The programme involves small, all-male groups and interactive and open discussions, which have been shown to be effective in working with men on prevention of violence. It also makes the most of peer influence by bringing together men who are members of the same community under the strong overarching concept of fatherhood.

Sharing the changes he has experienced in his behaviour as a result of this programme, one father said: “we learned about physiological violence… and I learned I do not have the right to emotional violence.”

UN Women Executive Director Phumzile Mlambo-Ngcuka visited the Father Support Association in Istanbul. Photo: UN Women/Ventura Formicone
UN Women Executive Director Phumzile Mlambo-Ngcuka visited the Father Support Association run by Mother Child Education Foundation in Istanbul.
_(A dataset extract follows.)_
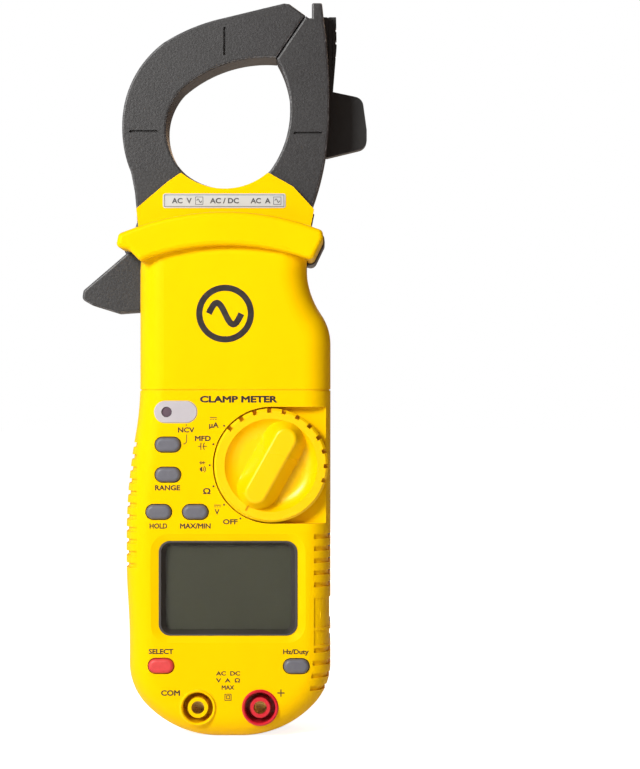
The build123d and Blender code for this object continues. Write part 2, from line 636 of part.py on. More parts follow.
with BuildPart() as dial_wiper:
    disc(DIAL_X, DIAL_Z, 10.5, ROTOR_BACK_Y + 0.4, ROTOR_BACK_Y)
    disc(DIAL_X, DIAL_Z, 7.5, 0, PANEL_Y, mode=Mode.SUBTRACT)
    for angle in (30, 150, 270):
        disc(DIAL_X + 9 * cos(radians(angle)), DIAL_Z + 9 * sin(radians(angle)), 0.8,
             BOARD_FRONT_Y - 0.15, ROTOR_BACK_Y)
finish(dial_wiper, "dial_wiper")

# ---------------------------------------------------------------- jaws


def ring(side, inset):
    """The jaws' outline drawn in by inset but running through the jaw faces, on one side of them."""
    with BuildSketch() as grown:
        add(window.sketch)
        offset(amount=inset, mode=Mode.REPLACE)
    with BuildSketch() as outer:
        add(jaw_outer.sketch)
        offset(amount=-inset, kind=Kind.INTERSECTION, mode=Mode.REPLACE)
    with BuildSketch() as band:
        add(outer.sketch)
        add(grown.sketch, mode=Mode.SUBTRACT)
        add(beside_split(side, JAW_GAP), mode=Mode.INTERSECT)
        with Locations((PIVOT_X, PIVOT_Z)):
            Circle(HUB_R + 0.9, mode=Mode.SUBTRACT)
        with Locations((0, ROOT_Z / 2)):
            Rectangle(120, ROOT_Z, mode=Mode.SUBTRACT)
    return band.sketch


TICK_W = 0.8
TICK_DEPTH = 0.9
TICKS = {
    "moving": [(-1.9, 215.7, 8.9, 90), (-27.2, 187.5, 8.9, 0)],
    "fixed": [(24.0, 187.0, 8.9, 0)],
}


def jaw_shell(outline, side, ticks):
    """Front half shell of a jaw: a tray with a wall all round, let in where the core passes."""
    with BuildSketch() as blank:
        add(outline)
        if side == 1:
            add(jaw_post.sketch)
    with BuildPart() as shell:
        slab(blank.sketch, 0, -JAW_Y)
        fillet(front_faces(shell).edges(), radius=0.7)
        slab(outline, 0, -JAW_Y + JAW_SKIN, inset=JAW_SKIN, mode=Mode.SUBTRACT)
        slab(ring(side, CORE_INSET), 0, -CORE_Y, mode=Mode.SUBTRACT)
        for x, z, length, turn in ticks:
            pill(x, z, length, TICK_W, -JAW_Y + TICK_DEPTH, -JAW_Y, mode=Mode.SUBTRACT, turn=turn)
    return shell.part


COIL_ZONES = {"moving": (-30, 192, 30, 34), "fixed": (26, 193, 26, 24)}
for name, outline, side in (("moving", moving_jaw.sketch, -1), ("fixed", fixed_jaw.sketch, 1)):
    front_shell = jaw_shell(outline, side, TICKS[name])
    rear_shell = mirror(jaw_shell(outline, side, []), about=Plane.XZ)
    with BuildPart() as shell_front:
        add(front_shell)
        if name == "moving":
            disc(PIVOT_X, PIVOT_Z, PIVOT_R + 0.06, 0, -JAW_Y, mode=Mode.SUBTRACT)
            slab(lever.sketch, 0, -LEVER_Y, inset=-0.05, mode=Mode.SUBTRACT)
        else:
            for x in JAW_BOSS_X:
                disc(x, JAW_BOSS_Z, JAW_BOSS_R + 0.8, 0, -JAW_Y + 0.5)
                disc(x, JAW_BOSS_Z, JAW_BOSS_R, 0, -JAW_Y, mode=Mode.SUBTRACT)
    finish(shell_front, f"{name}_jaw_front")
    with BuildPart() as shell_rear:
        add(rear_shell)
        if name == "moving":
            disc(PIVOT_X, PIVOT_Z, PIVOT_R + 0.06, JAW_Y, 0, mode=Mode.SUBTRACT)
            slab(lever.sketch, LEVER_Y, 0, inset=-0.05, mode=Mode.SUBTRACT)
        else:
            for x in JAW_BOSS_X:
                disc(x, JAW_BOSS_Z, JAW_BOSS_R + 0.8, JAW_Y - 0.5, 0)
                disc(x, JAW_BOSS_Z, JAW_BOSS_R, JAW_Y, 0, mode=Mode.SUBTRACT)
            disc(HOLDER_SCREW_X, HOLDER_SCREW_Z, SCREW_R, JAW_Y, 0, mode=Mode.SUBTRACT)
    finish(shell_rear, f"{name}_jaw_rear")
    with BuildPart() as core:
        slab(ring(side, CORE_INSET), CORE_Y, -CORE_Y)
    finish(core, f"{name}_core")
    zone_x, zone_z, zone_w, zone_h = COIL_ZONES[name]
    with BuildPart() as winding:
        slab(ring(side, JAW_SKIN + 0.3), CORE_Y + 1.6, -CORE_Y - 1.6)
        plate(zone_x, zone_z, zone_w, zone_h, CORE_Y + 1.6, -CORE_Y - 1.6, mode=Mode.INTERSECT)
        slab(ring(side, CORE_INSET), CORE_Y, -CORE_Y, mode=Mode.SUBTRACT)
    finish(winding, f"{name}_coil")

with BuildPart() as trigger_lever:
    slab(lever_arm.sketch, LEVER_Y, -LEVER_Y)
    fillet(trigger_lever.faces().filter_by(Axis.Y).edges(), radius=0.8)
    disc(PIVOT_X, PIVOT_Z, HUB_R - JAW_SKIN - 0.1, LEVER_Y, -LEVER_Y)
    disc(PIVOT_X, PIVOT_Z, PIVOT_R + 0.06, JAW_Y, -JAW_Y, mode=Mode.SUBTRACT)
    disc(PIVOT_X, PIVOT_Z, SPRING_ROOM_R, SPRING_ROOM_Y, -SPRING_ROOM_Y, mode=Mode.SUBTRACT)
finish(trigger_lever, "trigger_lever")

with BuildPart() as pivot_pin:
    disc(PIVOT_X, PIVOT_Z, PIVOT_R, PIN_Y, -PIN_Y)
finish(pivot_pin, "pivot_pin")

# the sensing plate of the voltage detector lies under the fixed jaw's front face
with BuildPart() as ncv_antenna:
    with BuildSketch(facing(-JAW_Y + JAW_SKIN + 0.5)) as antenna_plate:
        with BuildLine():
            Polyline((19.5, 212.0), (24.4, 219.5), (26.6, 219.5), (27.3, 212.0), close=True)
        make_face()
    extrude(amount=0.5)
finish(ncv_antenna, "ncv_antenna")

with BuildSketch() as holder_profile:
    with BuildLine():
        Polyline((25.0, 182.5), (30.0, 181.1), (42.8, 184.2), (42.8, 190.0), (41.4, 200.1), (32.0, 202.1),
                 (33.2, 216.8), (33.0, 226.0), (28.4, 226.0), (25.0, 200.0), close=True)
    make_face()
    fillet(holder_profile.vertices().filter_by(lambda v: v.X > 41 and abs(v.Y - 190) > 3), radius=3.2)
with BuildPart() as probe_holder:
    slab(holder_profile.sketch, HOLDER_BACK_Y, JAW_Y)
    with BuildSketch(Plane.XY.offset(204)) as groove:
        with Locations((30.6, HOLDER_BACK_Y)):
            Circle(1.9)
    extrude(amount=30, mode=Mode.SUBTRACT)
    for x, z in ((30.4, 218.0), (31.7, 217.0)):
        plate(x, z, 0.5, 16.5, JAW_Y + 0.8, JAW_Y, mode=Mode.SUBTRACT)
    for z in (209.0, 213.5, 218.0, 222.0):
        disc(33.6, z, 0.9, HOLDER_BACK_Y, JAW_Y, mode=Mode.SUBTRACT)
    disc(HOLDER_SCREW_X, HOLDER_SCREW_Z, SCREW_R, HOLDER_BACK_Y, JAW_Y, mode=Mode.SUBTRACT)
    disc(HOLDER_SCREW_X, HOLDER_SCREW_Z, HEAD_R, HOLDER_BACK_Y, HOLDER_BACK_Y - 2, mode=Mode.SUBTRACT)
finish(probe_holder, "probe_holder")

with BuildPart() as probe_holder_screw:
    screw(HOLDER_SCREW_X, HOLDER_SCREW_Z, HOLDER_BACK_Y - 0.3, 1.7, JAW_Y - JAW_SKIN + 0.2)
finish(probe_holder_screw, "probe_holder_screw")

with BuildPart() as jaw_coil_spring:
    with BuildLine() as jaw_wire:
        Helix(pitch=1.15, height=5.75, radius=3.6)
    with BuildSketch(Plane(origin=jaw_wire.line @ 0, z_dir=jaw_wire.line % 0)):
        Circle(0.42)
    sweep(path=jaw_wire.line, is_frenet=True)

with BuildPart() as jaw_spring:
    with Locations(Location((PIVOT_X, 2.875, PIVOT_Z), (90, 0, 0))):
        add(jaw_coil_spring.part)
finish(jaw_spring, "jaw_spring")
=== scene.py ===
import json
from math import cos, pi, radians, sin

import bmesh
import bpy
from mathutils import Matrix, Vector
from mathutils.bvhtree import BVHTree


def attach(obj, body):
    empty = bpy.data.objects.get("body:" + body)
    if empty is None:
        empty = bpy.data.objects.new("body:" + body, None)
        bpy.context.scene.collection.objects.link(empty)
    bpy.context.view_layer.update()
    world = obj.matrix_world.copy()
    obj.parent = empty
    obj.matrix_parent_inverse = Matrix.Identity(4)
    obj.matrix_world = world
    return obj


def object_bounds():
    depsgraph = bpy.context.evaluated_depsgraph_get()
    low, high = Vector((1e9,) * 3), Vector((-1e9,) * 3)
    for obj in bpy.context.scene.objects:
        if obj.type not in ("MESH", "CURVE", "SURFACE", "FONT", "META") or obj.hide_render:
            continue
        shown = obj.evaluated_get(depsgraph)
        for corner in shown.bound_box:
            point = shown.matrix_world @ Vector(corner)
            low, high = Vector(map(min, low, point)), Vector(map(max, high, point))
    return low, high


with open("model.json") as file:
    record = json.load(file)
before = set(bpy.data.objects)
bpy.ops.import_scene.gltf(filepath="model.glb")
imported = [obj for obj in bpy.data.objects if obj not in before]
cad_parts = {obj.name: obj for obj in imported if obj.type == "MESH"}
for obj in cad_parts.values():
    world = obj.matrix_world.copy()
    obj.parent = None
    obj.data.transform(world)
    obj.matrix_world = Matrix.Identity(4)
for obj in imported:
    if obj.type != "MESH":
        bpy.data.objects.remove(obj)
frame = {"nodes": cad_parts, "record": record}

cad_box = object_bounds()

# ---------------------------------------------------------------- driving dimensions, metres
MM = 0.001
PANEL_Y = -19.0 * MM
CAMERA_DISTANCE = 600.0 * MM      # from the front panel
CAMERA_X = 27.85 * MM
CAMERA_Z = 108.6 * MM
VIEW_HEIGHT = 235.3 * MM          # height of the picture at the front panel
SENSOR = 36.0                     # width of the camera's sensor, millimetres

# ---------------------------------------------------------------- studio
AIM = (0, 0, 0.11)                # what the lamps point at, about half way up the meter
AMBIENT_LEFT = 0.47               # strength of the studio's even light from the left
AMBIENT_RIGHT = 0.09
AMBIENT_TURN = (-1.0, 0.5)        # where it starts and ends changing, along X of the direction
WARM = (1.0, 0.45, 0.2)           # light thrown back by a tan surface on the right
LAMPS = {                         # place, size, watts and colour
    "key": ((-0.5, -0.78, 0.52), (0.3, 0.3), 11.8, (1.0, 0.99, 0.96)),
    "fill": ((0.5, -0.8, 0.2), (0.5, 0.6), 0.3, WARM),
    "back": ((0.2, 0.8, 0.6), (0.5, 0.5), 3.0, (1.0, 0.7, 0.45)),
}
FLOOR_RADIUS = 4.0
FLOOR_GLOW = 0.86                 # keeps the floor as bright as the backdrop where the camera sees it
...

Photo: UN Women/Ventura Formicone

The results from the first phase of the project were so encouraging that it has been extended and will now run until 2018.

The initial project, which ran from 2010 to 2013, brought about a significant change in the attitudes of fathers towards violence and specifically violence against their children. Today, long after they completed the programme, men continue to meet, in both Father Support Associations with facilitators, and in non-formal environments such as in coffee shops in Istanbul where they continue to discuss topics and act as catalysts for profound, continuing and sustainable change.

“We aim for sustainable effects with this project by providing follow-up sessions, more trainings and more support for fathers after the programme. And [we] help them mobilize their communities and gather in father networks. Thus they can sustain the effects of [the] gains of the programme and also they can educate their peers,” Hasan Deniz, Manager of the parent training at ACEV.

There are clear signs that things are changing due to this programme. Independent evaluation reports suggests that fathers are able to establish warmer relationships with their children after attending these sessions. They highlight that the whole family dynamic benefits from more open communication, democratic approach and more awareness of different forms of violence.